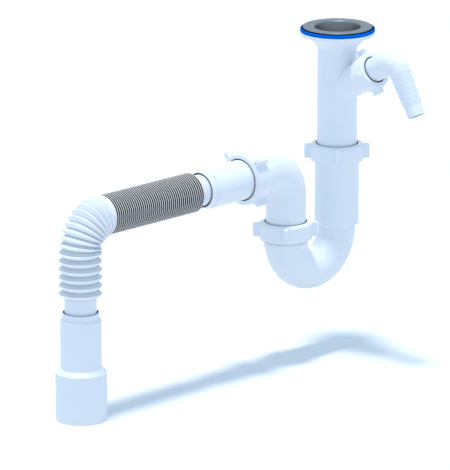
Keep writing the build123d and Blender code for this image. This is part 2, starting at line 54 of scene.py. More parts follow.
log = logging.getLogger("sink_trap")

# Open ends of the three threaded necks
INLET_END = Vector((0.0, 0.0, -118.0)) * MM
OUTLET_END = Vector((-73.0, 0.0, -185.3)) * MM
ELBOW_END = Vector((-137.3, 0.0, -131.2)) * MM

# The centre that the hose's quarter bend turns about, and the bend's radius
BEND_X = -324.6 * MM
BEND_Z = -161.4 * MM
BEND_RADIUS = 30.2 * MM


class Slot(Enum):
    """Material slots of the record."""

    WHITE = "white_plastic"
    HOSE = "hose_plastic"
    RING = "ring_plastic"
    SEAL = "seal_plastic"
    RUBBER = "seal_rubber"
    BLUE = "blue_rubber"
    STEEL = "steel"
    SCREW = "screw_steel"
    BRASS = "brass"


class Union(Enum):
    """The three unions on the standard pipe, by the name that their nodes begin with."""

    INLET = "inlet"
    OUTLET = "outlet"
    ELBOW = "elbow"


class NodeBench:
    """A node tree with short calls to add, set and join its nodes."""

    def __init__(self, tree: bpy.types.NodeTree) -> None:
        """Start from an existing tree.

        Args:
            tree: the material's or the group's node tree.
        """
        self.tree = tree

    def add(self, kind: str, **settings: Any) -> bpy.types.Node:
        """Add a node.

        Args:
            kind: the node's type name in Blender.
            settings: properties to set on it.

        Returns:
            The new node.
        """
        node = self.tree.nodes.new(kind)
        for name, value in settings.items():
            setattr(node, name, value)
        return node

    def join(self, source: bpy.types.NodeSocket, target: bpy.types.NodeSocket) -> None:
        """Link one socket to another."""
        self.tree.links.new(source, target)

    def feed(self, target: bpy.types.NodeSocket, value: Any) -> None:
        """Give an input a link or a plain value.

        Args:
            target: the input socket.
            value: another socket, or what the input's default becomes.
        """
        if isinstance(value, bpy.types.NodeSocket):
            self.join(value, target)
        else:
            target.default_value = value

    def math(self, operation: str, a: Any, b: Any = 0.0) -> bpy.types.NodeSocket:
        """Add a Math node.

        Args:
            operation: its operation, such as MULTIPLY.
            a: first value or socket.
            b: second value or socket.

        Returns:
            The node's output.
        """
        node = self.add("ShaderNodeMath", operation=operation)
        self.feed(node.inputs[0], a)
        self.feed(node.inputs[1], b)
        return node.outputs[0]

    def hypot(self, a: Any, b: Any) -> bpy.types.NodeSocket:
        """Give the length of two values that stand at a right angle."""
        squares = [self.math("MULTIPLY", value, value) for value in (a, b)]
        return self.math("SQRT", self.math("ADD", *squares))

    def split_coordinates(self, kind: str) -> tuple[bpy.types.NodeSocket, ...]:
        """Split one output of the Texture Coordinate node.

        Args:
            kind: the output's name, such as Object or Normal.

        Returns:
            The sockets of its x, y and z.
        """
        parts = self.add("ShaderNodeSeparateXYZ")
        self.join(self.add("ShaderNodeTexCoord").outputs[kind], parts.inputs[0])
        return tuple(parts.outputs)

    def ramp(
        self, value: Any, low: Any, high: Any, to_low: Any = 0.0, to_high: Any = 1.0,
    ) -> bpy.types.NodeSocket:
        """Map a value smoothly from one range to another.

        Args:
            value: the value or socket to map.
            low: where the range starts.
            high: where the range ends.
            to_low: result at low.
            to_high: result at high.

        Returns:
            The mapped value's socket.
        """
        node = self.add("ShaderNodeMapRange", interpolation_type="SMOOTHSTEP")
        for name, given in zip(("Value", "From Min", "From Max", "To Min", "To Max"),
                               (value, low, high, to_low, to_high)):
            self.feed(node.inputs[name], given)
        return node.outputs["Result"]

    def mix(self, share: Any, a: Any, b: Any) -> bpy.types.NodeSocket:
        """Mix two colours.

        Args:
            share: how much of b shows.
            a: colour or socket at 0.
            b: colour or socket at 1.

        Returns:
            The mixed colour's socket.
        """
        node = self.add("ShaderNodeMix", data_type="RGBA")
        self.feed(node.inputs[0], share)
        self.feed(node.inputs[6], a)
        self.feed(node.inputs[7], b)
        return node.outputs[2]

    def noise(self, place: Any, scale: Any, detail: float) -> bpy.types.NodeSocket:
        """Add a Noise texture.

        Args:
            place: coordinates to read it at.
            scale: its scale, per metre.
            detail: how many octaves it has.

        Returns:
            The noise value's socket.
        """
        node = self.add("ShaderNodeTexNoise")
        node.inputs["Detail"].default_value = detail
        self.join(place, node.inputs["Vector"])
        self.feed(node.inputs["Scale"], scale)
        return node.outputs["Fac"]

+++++

Work to be completed => Word for word, write out all of the data above.

Solved exercise =>
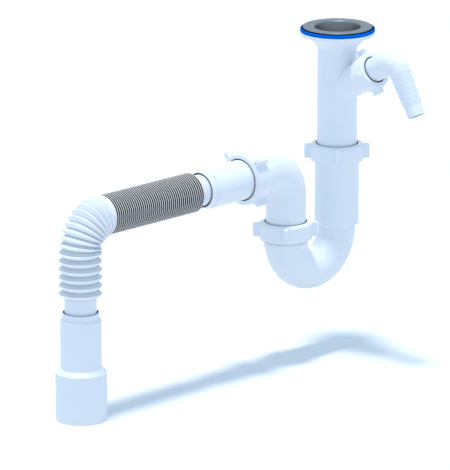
Keep writing the build123d and Blender code for this image. This is part 2, starting at line 54 of scene.py. More parts follow.
log = logging.getLogger("sink_trap")

# Open ends of the three threaded necks
INLET_END = Vector((0.0, 0.0, -118.0)) * MM
OUTLET_END = Vector((-73.0, 0.0, -185.3)) * MM
ELBOW_END = Vector((-137.3, 0.0, -131.2)) * MM

# The centre that the hose's quarter bend turns about, and the bend's radius
BEND_X = -324.6 * MM
BEND_Z = -161.4 * MM
BEND_RADIUS = 30.2 * MM


class Slot(Enum):
    """Material slots of the record."""

    WHITE = "white_plastic"
    HOSE = "hose_plastic"
    RING = "ring_plastic"
    SEAL = "seal_plastic"
    RUBBER = "seal_rubber"
    BLUE = "blue_rubber"
    STEEL = "steel"
    SCREW = "screw_steel"
    BRASS = "brass"


class Union(Enum):
    """The three unions on the standard pipe, by the name that their nodes begin with."""

    INLET = "inlet"
    OUTLET = "outlet"
    ELBOW = "elbow"


class NodeBench:
    """A node tree with short calls to add, set and join its nodes."""

    def __init__(self, tree: bpy.types.NodeTree) -> None:
        """Start from an existing tree.

        Args:
            tree: the material's or the group's node tree.
        """
        self.tree = tree

    def add(self, kind: str, **settings: Any) -> bpy.types.Node:
        """Add a node.

        Args:
            kind: the node's type name in Blender.
            settings: properties to set on it.

        Returns:
            The new node.
        """
        node = self.tree.nodes.new(kind)
        for name, value in settings.items():
            setattr(node, name, value)
        return node

    def join(self, source: bpy.types.NodeSocket, target: bpy.types.NodeSocket) -> None:
        """Link one socket to another."""
        self.tree.links.new(source, target)

    def feed(self, target: bpy.types.NodeSocket, value: Any) -> None:
        """Give an input a link or a plain value.

        Args:
            target: the input socket.
            value: another socket, or what the input's default becomes.
        """
        if isinstance(value, bpy.types.NodeSocket):
            self.join(value, target)
        else:
            target.default_value = value

    def math(self, operation: str, a: Any, b: Any = 0.0) -> bpy.types.NodeSocket:
        """Add a Math node.

        Args:
            operation: its operation, such as MULTIPLY.
            a: first value or socket.
            b: second value or socket.

        Returns:
            The node's output.
        """
        node = self.add("ShaderNodeMath", operation=operation)
        self.feed(node.inputs[0], a)
        self.feed(node.inputs[1], b)
        return node.outputs[0]

    def hypot(self, a: Any, b: Any) -> bpy.types.NodeSocket:
        """Give the length of two values that stand at a right angle."""
        squares = [self.math("MULTIPLY", value, value) for value in (a, b)]
        return self.math("SQRT", self.math("ADD", *squares))

    def split_coordinates(self, kind: str) -> tuple[bpy.types.NodeSocket, ...]:
        """Split one output of the Texture Coordinate node.

        Args:
            kind: the output's name, such as Object or Normal.

        Returns:
            The sockets of its x, y and z.
        """
        parts = self.add("ShaderNodeSeparateXYZ")
        self.join(self.add("ShaderNodeTexCoord").outputs[kind], parts.inputs[0])
        return tuple(parts.outputs)

    def ramp(
        self, value: Any, low: Any, high: Any, to_low: Any = 0.0, to_high: Any = 1.0,
    ) -> bpy.types.NodeSocket:
        """Map a value smoothly from one range to another.

        Args:
            value: the value or socket to map.
            low: where the range starts.
            high: where the range ends.
            to_low: result at low.
            to_high: result at high.

        Returns:
            The mapped value's socket.
        """
        node = self.add("ShaderNodeMapRange", interpolation_type="SMOOTHSTEP")
        for name, given in zip(("Value", "From Min", "From Max", "To Min", "To Max"),
                               (value, low, high, to_low, to_high)):
            self.feed(node.inputs[name], given)
        return node.outputs["Result"]

    def mix(self, share: Any, a: Any, b: Any) -> bpy.types.NodeSocket:
        """Mix two colours.

        Args:
            share: how much of b shows.
            a: colour or socket at 0.
            b: colour or socket at 1.

        Returns:
            The mixed colour's socket.
        """
        node = self.add("ShaderNodeMix", data_type="RGBA")
        self.feed(node.inputs[0], share)
        self.feed(node.inputs[6], a)
        self.feed(node.inputs[7], b)
        return node.outputs[2]

    def noise(self, place: Any, scale: Any, detail: float) -> bpy.types.NodeSocket:
        """Add a Noise texture.

        Args:
            place: coordinates to read it at.
            scale: its scale, per metre.
            detail: how many octaves it has.

        Returns:
            The noise value's socket.
        """
        node = self.add("ShaderNodeTexNoise")
        node.inputs["Detail"].default_value = detail
        self.join(place, node.inputs["Vector"])
        self.feed(node.inputs["Scale"], scale)
        return node.outputs["Fac"]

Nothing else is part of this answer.